À vrai dire, il s’éteint pour réapparaître sous une autre forme, la comédie italienne. Même cadre, même réalité. À cela près que le motif est traité, détourné par le rire. Monicelli ouvre le genre avec Gendarmes et voleurs (1951) et le Pigeon (1958). Luigi Comencini, avant de faire un cinéma imprégné du thème de l’enfance, tourne Pain, amour et fantaisie (1953), et Risi emboîtera le pas de cette légèreté, signant des oeuvres hilarantes et bouffonnes ( le Fanfaron , les Monstres ). Les années 1960 représentent l’apogée du cinéma italien, soutenue par une puissante infrastructure industrielle (la production atteint plus de 200 films par an). De nouveaux auteurs s’imposent (de nouveaux monstres pourrait-on dire). À commencer par Fellini. Après avoir tourné I Vitelloni (1953), remarquable évocation de sa ville natale (Rimini), puis la Strada (1954), il se révèle au grand public en 1960 avec la Dolce Vita (Palme d’or au Festival de Cannes). Ses films aux images fabuleuses, foisonnantes et baroques, gavées de fantasmes, sont les articulations d’une mémoire vive ( Huit et demi , 1963 ; Le Satyricon , 1969 ; jusqu’à la Voce della luna , 1990). Antonioni propose, en 1960, l’Avventura , qui donne le ton de toute une oeuvre inspirée par la solitude et l’incommunicabilité entre les êtres.

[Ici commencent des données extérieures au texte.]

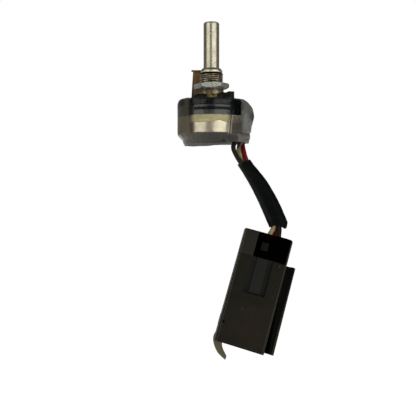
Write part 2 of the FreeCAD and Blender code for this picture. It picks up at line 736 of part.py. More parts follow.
def make_plug_block():
    """Wire end of the plug: window, catch, latch arm and the core that holds the contacts."""
    low = -BLOCK_VISIBLE_H
    head = block(-PLUG_HALF_X, PLUG_HALF_X, -PLUG_HALF_Y, PLUG_HALF_Y, low, 0)
    head = rounded(head, BLOCK_CORNER_R,
                   lambda mid, along: mid.z > -0.01 and abs(mid.x) > PLUG_HALF_X - 0.01)
    core_x = PLUG_HALF_X - PLUG_WALL - CORE_CLEARANCE
    core_y = PLUG_HALF_Y - PLUG_WALL - CORE_CLEARANCE
    core = block(-core_x, core_x, -core_y, core_y, CORE_BOTTOM_Z, low + 1)
    body = head.fuse(core)
    window_back = -PLUG_HALF_Y + WINDOW_DEPTH
    body = body.cut(block(WINDOW_X0, WINDOW_X1, -PLUG_HALF_Y - 1, window_back, low, 1))
    body = body.fuse(block(CATCH_X - CATCH_W / 2, CATCH_X + CATCH_W / 2, window_back - CATCH_T,
                           window_back + CATCH_ROOT, CATCH_Z - CATCH_H / 2, CATCH_Z + CATCH_H / 2))
    latch = block(LATCH_X0, LATCH_X1, -core_y - LATCH_T - LATCH_RISE, -core_y + LATCH_ROOT,
                  CHANNEL_BOTTOM_Z + LATCH_END_GAP, low)
    body = body.fuse(latch)
    for x, y in CAVITIES.values():
        hold = CONTACT_HALF + CONTACT_GAP
        body = body.cut(disc(WIRE_BORE_R, WIRE_BORE_BOTTOM_Z, 1, x, y))
        body = body.cut(block(x - hold, x + hold, y - hold, y + hold,
                              CONTACT_BOTTOM_Z - CONTACT_GAP, WIRE_BORE_BOTTOM_Z + 0.1))
        body = body.cut(block(x - PIN_SLOT_HALF, x + PIN_SLOT_HALF, y - PIN_SLOT_HALF,
                              y + PIN_SLOT_HALF, CORE_BOTTOM_Z - 1, CONTACT_BOTTOM_Z))
    return body


def make_plug_shell():
    """Sleeve-like shell of the plug: latch channel, side rail, strap guide and open mouth."""
    top = -BLOCK_VISIBLE_H - SHELL_TOP_GAP
    inner_x = PLUG_HALF_X - PLUG_WALL
    inner_y = PLUG_HALF_Y - PLUG_WALL
    shell = block(-PLUG_HALF_X, PLUG_HALF_X, -PLUG_HALF_Y, PLUG_HALF_Y, PLUG_BOTTOM_Z, top)
    shell = rounded(shell, PLUG_EDGE, lambda mid, along: is_upright(along))
    shell = shell.cut(block(-inner_x, inner_x, -inner_y, inner_y, PLUG_BOTTOM_Z - 1, top + 1))
    shell = shell.cut(block(CHANNEL_X0, CHANNEL_X1, -PLUG_HALF_Y - 1, 0, CHANNEL_BOTTOM_Z, top + 1))
    rail_end = PLUG_HALF_X + RAIL_REACH
    web = block(PLUG_HALF_X - PLUG_WALL / 2, rail_end, RAIL_FRONT_Y, RAIL_FRONT_Y + RAIL_WEB_T,
                PLUG_BOTTOM_Z, RAIL_TOP_Z)
    rail_lip = block(rail_end - RAIL_LIP_T, rail_end, RAIL_FRONT_Y, RAIL_FRONT_Y + RAIL_LIP_DEPTH,
                     PLUG_BOTTOM_Z, RAIL_TOP_Z)
    shell = shell.fuse(web).fuse(rail_lip)
    slot_y = PLUG_HALF_Y + STRAP_T + 2 * STRAP_GAP
    guide = block(GUIDE_X0, GUIDE_X1, PLUG_HALF_Y - GUIDE_ROOT, slot_y + GUIDE_WALL,
                  GUIDE_TOP_Z - GUIDE_H, GUIDE_TOP_Z)
    slot = block(GUIDE_X0 + GUIDE_OUTER_SIDE, GUIDE_X1 - GUIDE_INNER_SIDE, PLUG_HALF_Y, slot_y,
                 GUIDE_TOP_Z - GUIDE_H - 1, GUIDE_TOP_Z + 1)
    return shell.fuse(guide.cut(slot)).removeSplitter()


def make_contact(x, y):
    """Socket contact: a crimped barrel round the wire's end and a square socket below."""
    barrel = disc(CONTACT_BARREL_R, WIRE_BORE_BOTTOM_Z, CONTACT_TOP_Z, x, y)
    socket = block(x - CONTACT_HALF, x + CONTACT_HALF, y - CONTACT_HALF, y + CONTACT_HALF,
                   CONTACT_BOTTOM_Z, WIRE_BORE_BOTTOM_Z)
    hollow = block(x - PIN_SLOT_HALF, x + PIN_SLOT_HALF, y - PIN_SLOT_HALF, y + PIN_SLOT_HALF,
                   CONTACT_BOTTOM_Z - 1, WIRE_BORE_BOTTOM_Z - SOCKET_FLOOR)
    crimp = disc(WIRE_R + FIT_GAP, CONTACT_TOP_Z - CRIMP_DEPTH, CONTACT_TOP_Z + 1, x, y)
    return barrel.fuse(socket).cut(hollow).cut(crimp)


def make_strap():
    """Pointed strap: smooth curved edges, cut from sheet."""
    y = PLUG_HALF_Y + STRAP_GAP
    left = Part.BSplineCurve()
    left.interpolate([Vector(x, y, z) for x, z in STRAP_EDGE_LEFT])
    right = Part.BSplineCurve()
    right.interpolate([Vector(x, y, z) for x, z in STRAP_EDGE_RIGHT])
    tip = Part.LineSegment(left.EndPoint, right.StartPoint).toShape()
    root = Part.LineSegment(right.EndPoint, left.StartPoint).toShape()
    outline = Part.Wire([left.toShape(), tip, right.toShape(), root])
    return Part.Face(outline).extrude(Vector(0, STRAP_T, 0))


def build_parts():
    """Every separate piece, by name."""
    pieces = {
        "shaft": make_shaft(),
        "shaft_retaining_ring": make_retaining_ring(),
        "threaded_bushing": make_bushing(),
        "panel_nut": make_nut(),
        "locating_plate": make_locating_plate(),
        "front_housing": make_front_housing(),
        "terminal_board": make_terminal_board(),
        "carbon_track": make_carbon_track(),
        "collector_ring": make_collector_ring(),
        "terminal_black": make_terminal(-TERMINAL_PITCH, OUTER_LEG_X),
        "terminal_white": make_terminal(0.0, OUTER_LEG_X + MIDDLE_LEG_OUT),
        "terminal_red": make_terminal(TERMINAL_PITCH, OUTER_LEG_X),
        "terminal_rivets": make_rivets(),
        "rear_can": make_rear_can(),
        "adhesive_bead": make_adhesive_bead(),
        "rotor_hub": make_rotor_hub(),
        "wiper_spring": make_wiper_spring(),
        "heat_shrink_sleeve": make_sleeve(),
        "wire_black": make_wire("wire_black", BLACK_ROUTE),
        "wire_white": make_wire("wire_white", WHITE_ROUTE),
        "wire_red": make_wire("wire_red", RED_ROUTE),
        "cable_tube": make_cable_tube(),
        "plug_block": in_plug_place(make_plug_block()),
        "plug_shell": in_plug_place(make_plug_shell()),
        "plug_strap": in_plug_place(make_strap()),
    }
    for colour, (x, y) in CAVITIES.items():
        pieces["contact_" + colour] = in_plug_place(make_contact(x, y))
    return pieces


os.makedirs(OUTPUT, exist_ok=True)
for name, shape in build_parts().items():
    if shape.ShapeType == "Compound" and len(shape.Solids) == 1:
        shape = shape.Solids[0]
    shape.exportStep(OUTPUT + "/" + name + ".step")
    print(name, "solids", len(shape.Solids), "valid", shape.isValid(), "volume %.2f" % shape.Volume)
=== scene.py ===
"""Panel potentiometer in a clear sleeve, on a three-wire lead with a plug.

Lengths in the tables are millimetres, but for the stage's, and become metres in a mesh.
+Z runs up the shaft, +X is towards the terminals, and the camera looks along +Y.
"""
import json
import math

import bmesh
import bpy
from mathutils import Matrix, Vector
from mathutils import noise as smooth_noise


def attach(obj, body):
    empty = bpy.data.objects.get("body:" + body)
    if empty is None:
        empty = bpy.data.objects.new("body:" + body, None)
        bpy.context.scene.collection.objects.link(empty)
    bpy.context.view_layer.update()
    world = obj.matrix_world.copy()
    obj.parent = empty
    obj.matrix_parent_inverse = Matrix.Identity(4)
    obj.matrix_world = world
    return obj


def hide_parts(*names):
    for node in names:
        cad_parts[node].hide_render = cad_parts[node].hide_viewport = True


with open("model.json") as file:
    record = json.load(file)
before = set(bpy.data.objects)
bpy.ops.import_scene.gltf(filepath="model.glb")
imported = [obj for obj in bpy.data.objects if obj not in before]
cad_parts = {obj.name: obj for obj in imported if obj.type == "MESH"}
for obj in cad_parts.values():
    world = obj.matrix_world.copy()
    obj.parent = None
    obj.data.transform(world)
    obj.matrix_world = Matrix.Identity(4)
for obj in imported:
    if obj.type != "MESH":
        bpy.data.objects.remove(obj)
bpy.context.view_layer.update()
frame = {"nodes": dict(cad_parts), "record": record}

MM = 0.001
TURN = 2 * math.pi
HOUSING = "housing"

# Turned and moulded body, as in the part's source
FLANGE_R, FLANGE_T = 5.5, 0.55
SHOULDER_R, SHOULDER_H = 4.7, 2.65
THREAD_R, THREAD_H, THREAD_PITCH, THREAD_DEPTH = 4.5, 5.9, 0.75, 0.42
UNDERCUT_R, UNDERCUT_H = 4.05, 0.35
LIP_R, LIP_H, LIP_TOP_R = 4.2, 1.75, 3.5
SPIGOT_R, STAKE_R, STAKE_Z, STAKE_END_Z = 4.0, 4.8, -3.85, -4.45
BORE_R = 3.05
NUT_APOTHEM, NUT_LOW_Z, NUT_H, NUT_CHAMFER = 6.0, 2.85, 1.9, 0.5
NUT_TOP_CHAMFER = 0.24
NUT_TILT = math.radians(-1.5)
BOARD_LOW_Z, CAN_LOW_Z = -9.55, -15.15
BODY_R, CAN_R = 12.0, 11.5

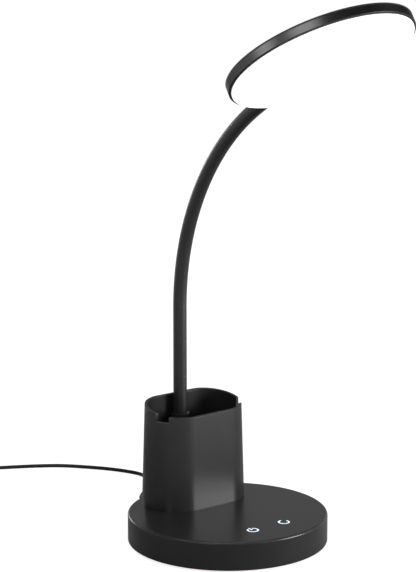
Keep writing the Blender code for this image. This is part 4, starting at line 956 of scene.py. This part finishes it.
def neck_ball(length, radius, lowest):
    """Rings of a ball round a joint, from close to its pole down to a height over the joint."""
    turns = np.linspace(quarter * NECK_POLE_SHARE, math.asin(lowest / radius), NECK_BALL_STEPS)
    return [neck_ring(length, radius * math.cos(turn), radius * math.sin(turn)) for turn in turns]


neck_sleeve = finish("neck_sleeve", SLEEVE_BLACK, roughness=0.38, level=0.26, grain=3e-6, grain_size=5e-4)
neck_bodies = ["base", *(joint["child"] for joint in neck_joints)]
neck_links = [f"neck_link_{number}" for number in range(1, len(neck_joints))]
neck_nodes = ["neck_stem", *neck_links, "neck_ferrule"]
for number, (body, node) in enumerate(zip(neck_bodies, neck_nodes)):
    first = number == 0
    last = number == len(neck_joints)
    low = NECK_FOOT_Z - neck_foot[2] if first else neck_pitch * (number - 1)
    high = low + NECK_REACH if last else neck_pitch * number
    tube_low = low if first else low + NECK_CUT
    tube_high = high if last else high - NECK_CUT
    rings = [] if first else neck_ball(low, NECK_HOLLOW_RADIUS, NECK_CUT)
    ring_gaps = math.ceil((tube_high - tube_low) / NECK_RING_STEP)
    for length in np.linspace(tube_low, tube_high, ring_gaps + 1):
        rings.append(neck_ring(length, NECK_RADIUS))
    if not last:
        rings.extend(neck_ball(high, NECK_BALL_RADIUS, -NECK_CUT)[::-1])
    sleeve = as_object(f"neck_sleeve_{number + 1}", loft(rings))
    sleeve.data.shade_smooth()
    sleeve.data.set_sharp_from_angle(angle=NECK_SHARP_EDGE)
    sleeve.data.materials.append(neck_sleeve)
    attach(sleeve, body)
    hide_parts(node)

# Steel weight
# A thick disc of blackened steel that lies between the cover's posts and keeps the lamp upright.
BLACKENED_GREY = (0.14, 0.14, 0.15)

blackened_steel = finish(
    "blackened_steel", BLACKENED_GREY, roughness=0.55, metallic=1.0, mottle=0.2, grain=8e-6, grain_size=6e-4
)
paint(blackened_steel, "weight_plate")

# Base plate
# The moulded black plate that closes the base, with a rim round the pad and a well for each screw.
PLATE_RADIUS = 0.0675
PLATE_TOP_Z = 0.0048
PLATE_FACE_Z = 0.0018
PLATE_RECESS_RADIUS = 0.0623
PLATE_FILLET = 0.0003
SCREW_WELL = (0.0040, 0.0037)
PLATE_HOLE_RADIUS = 0.0018

plate = as_object("bottom_plate", turn(rounded([
    (0, PLATE_TOP_Z, 0),
    (PLATE_RADIUS, PLATE_TOP_Z, PLATE_FILLET),
    (PLATE_RADIUS, BASE_EDGE_Z, PLATE_FILLET),
    (PLATE_RECESS_RADIUS, BASE_EDGE_Z, PLATE_FILLET),
    (PLATE_RECESS_RADIUS, PLATE_FACE_Z, 0),
    (0, PLATE_FACE_Z, 0),
], steps=4)))
for x, y in POST_PLACES:
    machine(plate, rod(SCREW_WELL[0], 0, SCREW_WELL[1], x, y))
    machine(plate, rod(PLATE_HOLE_RADIUS, 0, PLATE_TOP_Z + OVERRUN, x, y))
fit(plate, satin_black, "base", "satin_black_plastic", "base_plate")

# Base screws
# Four pan-head screws of plated steel through the plate into the cover's posts.
BASE_SCREW = (0.0030, 0.0016, 0.0015, 0.0110)
BASE_SCREW_SEAT_Z = 0.0034

for number, (x, y) in enumerate(POST_PLACES, 1):
    drive_screw(
        f"plate_screw_{number}",
        BASE_SCREW,
        Matrix.Translation((x, y, BASE_SCREW_SEAT_Z)),
        "base",
        f"base_screw_{number}",
    )

# Foot pad
# A disc of dense black foam rubber, die cut and glued under the plate, which stops the lamp sliding.
# A hole over each screw lets the base be opened without taking the pad off.
PAD_RADIUS = 0.0620
PAD_THICKNESS = 0.0015
PAD_LIP = 0.0006
PAD_HOLE_RADIUS = 0.0040
PAD_BLACK = (0.022, 0.022, 0.022)

pad_rubber = finish(
    "pad_rubber", PAD_BLACK, roughness=0.85, level=0.2, mottle=0.2, grain=4e-5, grain_size=6e-4, wear_and_highlight=0.3
)
pad = as_object("rest_pad", turn(rounded([
    (0, PAD_THICKNESS, 0),
    (PAD_RADIUS, PAD_THICKNESS, 0),
    (PAD_RADIUS, 0, PAD_LIP),
    (0, 0, 0),
])))
for x, y in POST_PLACES:
    machine(pad, rod(PAD_HOLE_RADIUS, -OVERRUN, PAD_THICKNESS + OVERRUN, x, y))
fit(pad, pad_rubber, "base", "pad_rubber", "foot_pad")

# Light head, back cover
# A flat round lid moulded in black plastic, with a coarser, duller grain than the base has.
# The half-round housing that holds the neck's end is moulded on it.
HEAD_RADIUS = 0.0634
HEAD_DROP = 0.0020
HEAD_JOINT_REACH = 0.0100
BACK_THICKNESS = 0.0012
BACK_FILLET = 0.0002
HOUSING_RADIUS = 0.0064
HOUSING_LENGTH = 0.0240
SPIGOT_RADIUS = 0.0038
SPIGOT_LENGTH = 0.0190
SPIGOT_GAP = 0.0001
NECK_SCREW = (0.0020, 0.0009, 0.0010, 0.0037)
NECK_SCREW_SEAT = 0.0035
NECK_SCREW_WELL_RADIUS = 0.0022
NECK_SCREW_YS = (0.0577, 0.0497)

head_back_side = Vector((0, math.sin(HEAD_TILT), math.cos(HEAD_TILT)))
head_outward = Vector((0, -math.cos(HEAD_TILT), math.sin(HEAD_TILT)))
head_middle = Vector(neck_joints[-1]["pos_m"]) + head_outward * (HEAD_JOINT_REACH + HEAD_RADIUS)
head_middle += head_back_side * HEAD_DROP
head_place = Matrix.Translation(head_middle) @ Matrix.Rotation(-HEAD_TILT, 4, "X")
spigot_place = head_place @ Matrix.Translation((0, 0, -HEAD_DROP)) @ Matrix.Rotation(-quarter, 4, "X")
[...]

De son côté, Visconti réalise Rocco et ses frères en 1960 (une année exceptionnelle si l’on en juge par la succession de titres) puis, en 1963, le Guépard (Palme d’or à Cannes). Ces années marquent également les débuts de cinéastes engagés, dont le plus important pourrait être Pasolini, virevoltant provocateur, puisant son inspiration dans les faubourgs prolétariens, la fable, la mythologie et le Nouveau Testament ( Mamma Roma , l’Évangile selon saint Matthieu , le Décaméron ). À Pasolini s’ajoutent Rosi, dans l’analyse politique et sociale ( Main basse sur la ville ), puis Ferreri, iconoclaste et turbulent…

Le cinéma transalpin rayonne ainsi, dans un mélange de genres, jusqu’à l’orée des années 1980, victime de la concurrence télévisuelle et de l’effondrement du marché. Seul Nanni Moretti porte le poids du grand écran sur les épaules, avec un cinéma attaché à l’écriture ( Bianca , La messe est finie , Palombella Rossa ou encore Journal intime ). Il y a bien Luchetti, Crialese, Verdone, Tullio Giordana, mais, à l’exception de Moretti, le cinéma italien s’est étouffé. Les succès internationaux de Tornatore ou de Benigni sont des cache-misère. Aujourd’hui, les studios de Cinecittà abritent essentiellement les productions de séries américaines. Le temps est au générique de fin.